То есть вы понимаете, что я не могла в любой момент позвонить подруге и рассказать ей о произошедшем. Чему, не скрою, была даже рада. Мне хотелось насладиться ситуацией, придумать, как потом преподнести историю. Нике, как мы и договаривались, я писала длинные сообщения. Она не всегда получала их сразу, что давало мне время сформулировать мысли. Если события развивались слишком быстро, я удаляла уже посланное, но еще не прочитанное сообщение, чтобы написать новое, со свежими подробностями. Мне нравилось представлять, как все бы происходило в прошлые времена… Девушка написала подруге по пансиону, что ее возлюбленный подобрал брошенный платок, а уже в следующем письме она оказывалась обманутой, опозоренной, брошенной и непременно беременной. Или она сообщала, что ее отсылают к дальним родственникам, где у нее не будет возможности отправить письмо, и заливала бумажный лист горькими слезами прощания – и с любимой подругой, и с собственной молодой жизнью, которая непременно угаснет в глуши. Ведь ничего, кроме смерти от невыносимой тоски и одиночества, ждать не приходится. А уже в следующем послании девушка объявляла, что встретила свое счастье, и прилагала приглашение на свадьбу, которая, судя по дате, состоялась месяц назад. Письма тогда редко поспевали за событиями. Что, если рассудить, не так уж и плохо. Скончалась любимая тетушка? Пока шло письмо, тетушку успевали похоронить, поделить наследство и благополучно о ней забыть. Удар имел, так сказать, отсроченное действие. Не так, как если узнать о смерти сразу же, когда горе вдруг обрушивается на голову, рыдания душат несколько дней и сон никак не приходит. А так оставалось лишь утереть жалкую слезинку, и все – жить дальше. Письма приходилось ждать неделями, месяцами. И за время ожидания придумать развитие сюжета истории, испугаться, порадоваться, восхититься, испытать ужас… да все возможные эмоции. Ожидание – чистая литература, простор для воображения, мечта для любой творческой личности. Сюжетом ведь движут не события, а именно их отсутствие. Когда можно придумать любой финал. Мне всегда нравились открытые финалы – без хеппи-энда, без очевидных развязок. Я еще не знала, каким будет финал этой истории. Когда ты проживаешь историю на страницах книги – одно, когда становишься ее частью – совсем другое. В реальности очень хочется хеппи-энда. До отчаяния. И нет ничего хуже открытого финала, когда не знаешь, чем все закончилось.

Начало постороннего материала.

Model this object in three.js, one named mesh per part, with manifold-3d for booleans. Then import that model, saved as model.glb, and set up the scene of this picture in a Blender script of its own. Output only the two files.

С той самой истории я начала по-другому читать книги, особенно их окончание. И вдруг поняла, что открытых финалов не существует в принципе. Авторы не оставляют историю без развязки. Другое дело, что «люди читают жопой». Так говорит наша учительница литературы, за что я ее уважаю. Вера Владимировна искренне страдает от сочинений по «Капитанской дочке», «Тарасу Бульбе». А когда задает выучить наизусть сцену у дуба Толстого, у нее сводит скулы. Она эту сцену больше слышать не может. Но на уроках, посвященных дополнительному чтению, зарубежной литературе, наша Вера Владимировна прямо расцветает. Она может бесконечно пересказывать «Сагу о Форсайтах», она смотрела все современные экранизации «Ромео и Джульетты», «Анны Карениной». И именно на этих уроках, требуя от нас анализа, выводов, пересказа чувств, твердит, что «мы читаем жопой», а на самом деле… Вера Владимировна ходит по классу, активно жестикулирует, иногда может сбить цветок, стоящий на подоконнике, или снести чей-то учебник с парты, но это никому не мешает. Все слушают, стараясь не пикнуть. И да, она права. Люди не только читают жопой, но и слушают так же. У подростков зрение и слух обострены. И именно поэтому мы видим и слышим больше взрослых.